В кулуарах фон Шуберт говорит: «Как изумительно красноречив ваш Бриан! Но мы бы предпочли этому сокращение на десять тысяч численности оккупационной армии в Руре».

А заведующий отделом печати Штернрубарт добавляет: «Когда мы увидим, что Пуанкаре начнет говорить то же самое, что и Бриан, вот тогда речь последнего покажется нам еще более красноречивой!»

Что же касается графа Бернсторфа, остающегося верным моде времен Германии Вильгельма I, то он, в своих лакированных ботинках, темно-сером рединготе, тонкой, затянутой в корсет талией и подкрашенными волосами, с презрительным видом отвечает тем, кто спрашивает его мнение о вступлении Германии в Лигу Наций: «Именно Германии надлежит обеспечить торжество подлинной идеи президента Вильсона. Версальский договор является лишь вынужденной мерой временного характера, суррогатом действительного мира!»

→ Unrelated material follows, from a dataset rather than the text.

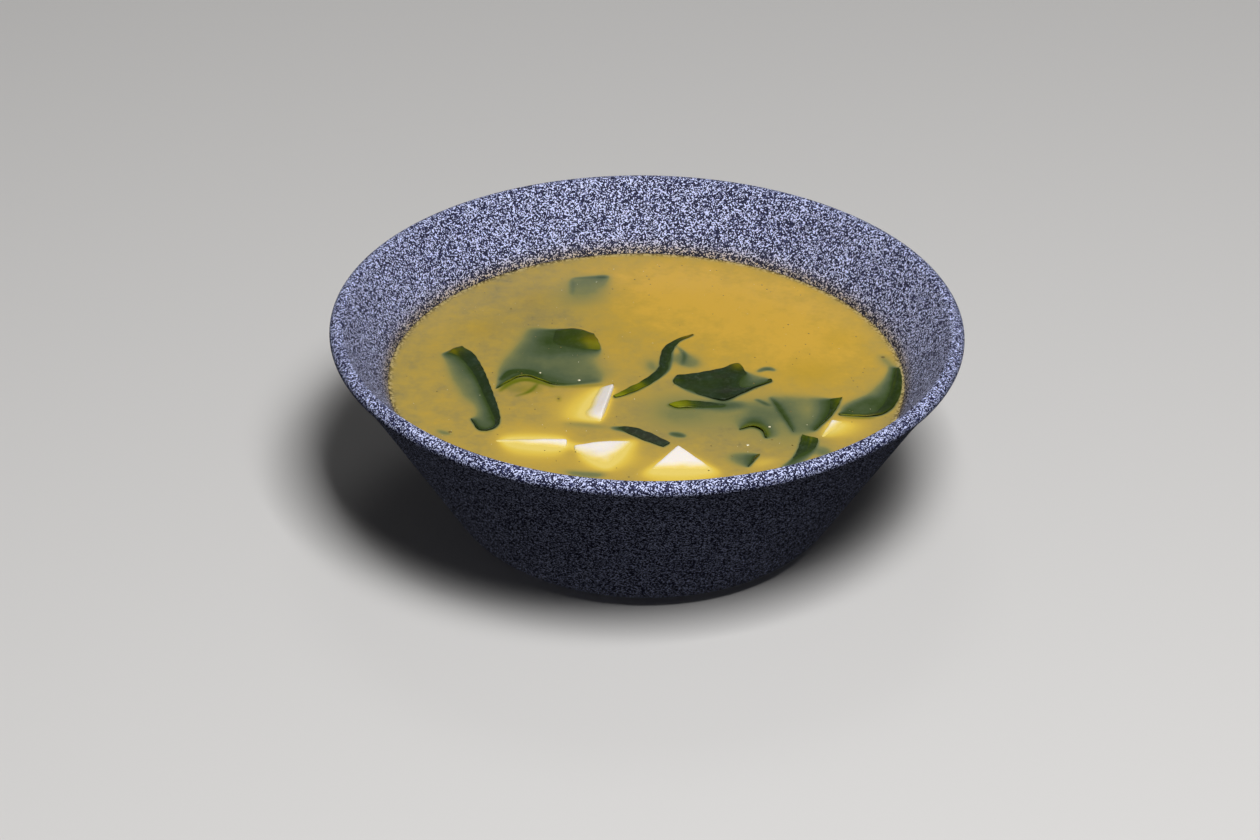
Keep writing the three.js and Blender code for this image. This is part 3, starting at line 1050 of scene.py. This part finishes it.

Наконец на трибуну неловко поднимается Штреземан. Со свойственным ему металлическим голосом и с неподвижно лежащими поверх досье большими руками он скорее бормочет, чем произносит свою речь, полную софизмов.

«Рейх согласился вступить в Лигу Наций лишь в надежде, что ее руководители установят на земле задуманный Богом новый порядок, при котором все нации имели бы право на равенство и т. д.»

Тень неудовольствия пробежала по лицам присутствующих, которые ожидали услышать совершенно другую по содержанию речь.

Однако Штреземан заранее предупреждал Бриана:

«Я вынужден был составлять и переделывать свою речь пять раз! Президент Гинденбург всякий раз находил, что она недостаточно воинственна! Таким образом, я могу удовлетворить присутствующих в Женеве лишь на 25 процентов, ибо я должен оставить 75 процентов своим берлинским националистам!»

* * *

Но час спустя на большом банкете, устроенном представителями прессы, он находит «нужный жест». В конце обеда, напоминающего изобильные пиршества Пантагрюэля, он поднимается с места и, подходя к Бриану, звонко чокается с ним. Атмосфера становится более спокойной. Все довольны!

Но ненадолго.

* * *

В 9 часов вечера Штреземан собирает немецкую колонию в пивной «Гамбринус». Пивные кружки, толстые сигары и большая речь о внутренней политике, сопровождающаяся ударами кулака по столу.

«Реабилитация Германии перед всем миром является свершившимся фактом… Доказано, что именно союзники несут ответственность за войну… Германия снова требует возвращения ей колоний… И поскольку в статье 8 Устава Лиги Наций предусматривается разоружение великих держав-победительниц, в то время как побежденные уже разоружены, Германия вновь вооружится, если великие державы-победительницы не разоружатся!»